WHAT THE EXERCISE ASKS: Copy the full set of lines exactly as given.
•••
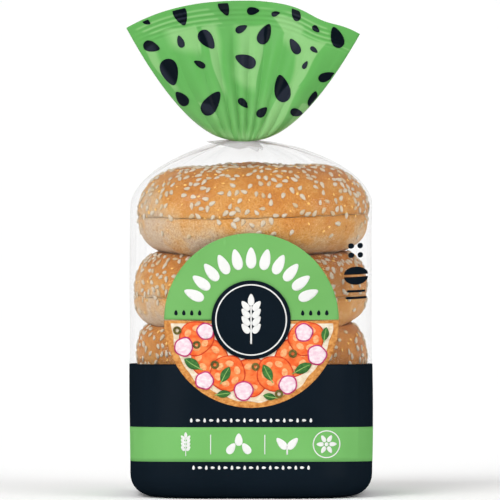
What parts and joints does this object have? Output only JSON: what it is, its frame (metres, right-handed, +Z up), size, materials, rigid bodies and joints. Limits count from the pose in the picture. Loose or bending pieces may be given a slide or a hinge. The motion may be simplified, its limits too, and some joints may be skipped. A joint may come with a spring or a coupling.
{
  "type": "bagel pack",
  "caption": "Sealed clear bag that stands upright round a stack of sliced sesame bagels, with a printed lower half, a round label and a gathered, fanned top.",
  "frame": {"origin": "centre of the flat base, on the surface that the pack stands on", "axes": "+Z up from the base to the sealed top edge; the front with the round label faces -Y; +X is to the right as seen from the front"},
  "size_m": [0.1118, 0.1088, 0.2242],
  "materials": {
    "green_print": "glossy printed film",
    "navy_print": "glossy printed film",
    "white_print": "glossy printed film",
    "picture_print": "glossy printed film in flat food colours",
    "clear_film": "thin clear plastic film",
    "crust": "baked crust, satin",
    "crumb": "open bread crumb, matt",
    "sesame": "pale toasted seed, satin"
  },
  "bodies": {
    "root": {"bag": "clear_film", "bagel_1_upper": "crust", "bagel_1_lower": "crust", "bagel_2_upper": "crust", "bagel_2_lower": "crust", "bagel_3_upper": "crust", "bagel_3_lower": "crust", "bagel_4_upper": "crust", "bagel_4_lower": "crust"}
  },
  "joints": []
}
•••
THE COMPLETED TASK:
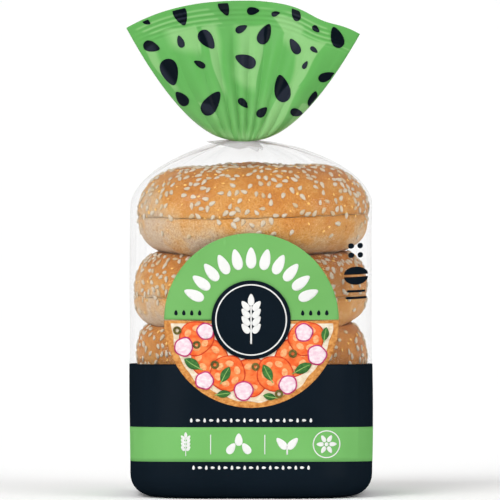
What parts and joints does this object have? Output only JSON: what it is, its frame (metres, right-handed, +Z up), size, materials, rigid bodies and joints. Limits count from the pose in the picture. Loose or bending pieces may be given a slide or a hinge. The motion may be simplified, its limits too, and some joints may be skipped. A joint may come with a spring or a coupling.
{
  "type": "bagel pack",
  "caption": "Sealed clear bag that stands upright round a stack of sliced sesame bagels, with a printed lower half, a round label and a gathered, fanned top.",
  "frame": {"origin": "centre of the flat base, on the surface that the pack stands on", "axes": "+Z up from the base to the sealed top edge; the front with the round label faces -Y; +X is to the right as seen from the front"},
  "size_m": [0.1118, 0.1088, 0.2242],
  "materials": {
    "green_print": "glossy printed film",
    "navy_print": "glossy printed film",
    "white_print": "glossy printed film",
    "picture_print": "glossy printed film in flat food colours",
    "clear_film": "thin clear plastic film",
    "crust": "baked crust, satin",
    "crumb": "open bread crumb, matt",
    "sesame": "pale toasted seed, satin"
  },
  "bodies": {
    "root": {"bag": "clear_film", "bagel_1_upper": "crust", "bagel_1_lower": "crust", "bagel_2_upper": "crust", "bagel_2_lower": "crust", "bagel_3_upper": "crust", "bagel_3_lower": "crust", "bagel_4_upper": "crust", "bagel_4_lower": "crust"}
  },
  "joints": []
}